2. What are the criteria for the inactive entity exemption from the beneficial ownership information reporting requirement?

An entity qualifies for the inactive entity exemption if all six of the following criteria apply:

(1) The entity was in existence on or before January 1, 2020.
(2) The entity is not engaged in active business.
(3) The entity is not owned by a foreign person, whether directly or indirectly, wholly or partially. “Foreign person” means a person who is not a United States person. A United States person is defined in section 7701(a)(30) of the Internal Revenue Code of 1986 as a citizen or resident of the United States, domestic partnership and corporation, and other estates and trusts.
(4) The entity has not experienced any change in ownership in the preceding twelve-month period.
(5) The entity has not sent or received any funds in an amount greater than $1,000, either directly or through any financial account in which the entity or any affiliate of the entity had an interest, in the preceding twelve-month period.
(6) The entity does not otherwise hold any kind or type of assets, whether in the United States or abroad, including any ownership interest in any corporation, limited liability company, or other similar entity.
FinCEN’s Small Entity Compliance Guide includes checklists for this exemption (see exemption #23) and for the additional exemptions to the reporting requirements (see Chapter 1.2, “Is my company exempt from the reporting requirements?”).

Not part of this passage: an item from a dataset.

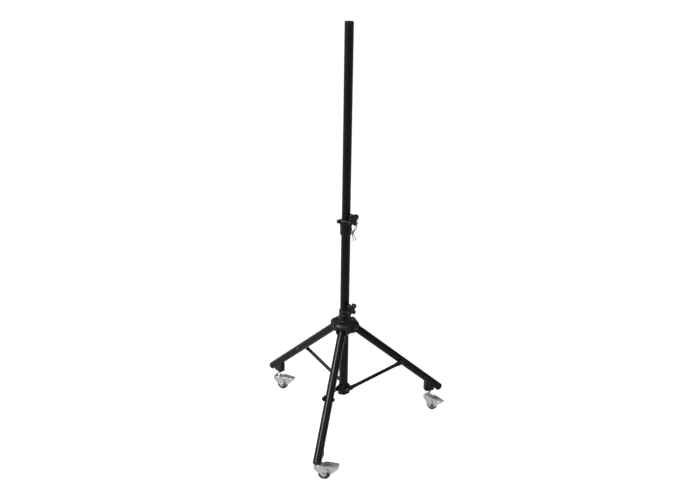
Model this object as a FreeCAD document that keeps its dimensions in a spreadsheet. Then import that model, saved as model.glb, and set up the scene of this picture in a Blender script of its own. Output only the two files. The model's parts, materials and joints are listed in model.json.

[Issued September 18, 2023]
 
An entity qualifies for the inactive entity exemption if all six of the following criteria apply:
....
(5) The entity has not sent or received any funds in an amount greater than $1,000, either directly or through any financial account in which the entity or any affiliate of the entity had an interest, in the preceding twelve-month period.
(6) The entity does not otherwise hold any kind or type of assets, whether in the United States or abroad, including any ownership interest in any corporation, limited liability company, or other similar entity.
....

Thanks Perez99 for this summary, I did read through all the FAQs but #6 confused me as it applied to DHs LLC. I felt pretty sure my LLC met all of the exception criteria, but DHs business checking account seemed to conflict with these exceptions since a checking account is a "kind or type of asset" and we have moved money out of it in the past year (not business payment transactions, just moved excess cash over the minimum balance to our personal account). If it's a one-time filing that is not too onerous, I'd be okay with that with that to keep our options to go back to w*rk open if needed.
 
I had to do this for the LLC that owns our rental property. I also did it for an LLC I maintain for consulting.

It’s not difficult or that intrusive. Just takes some time and jumping thru various login/set-up-an-account hoops. One more government thing to track.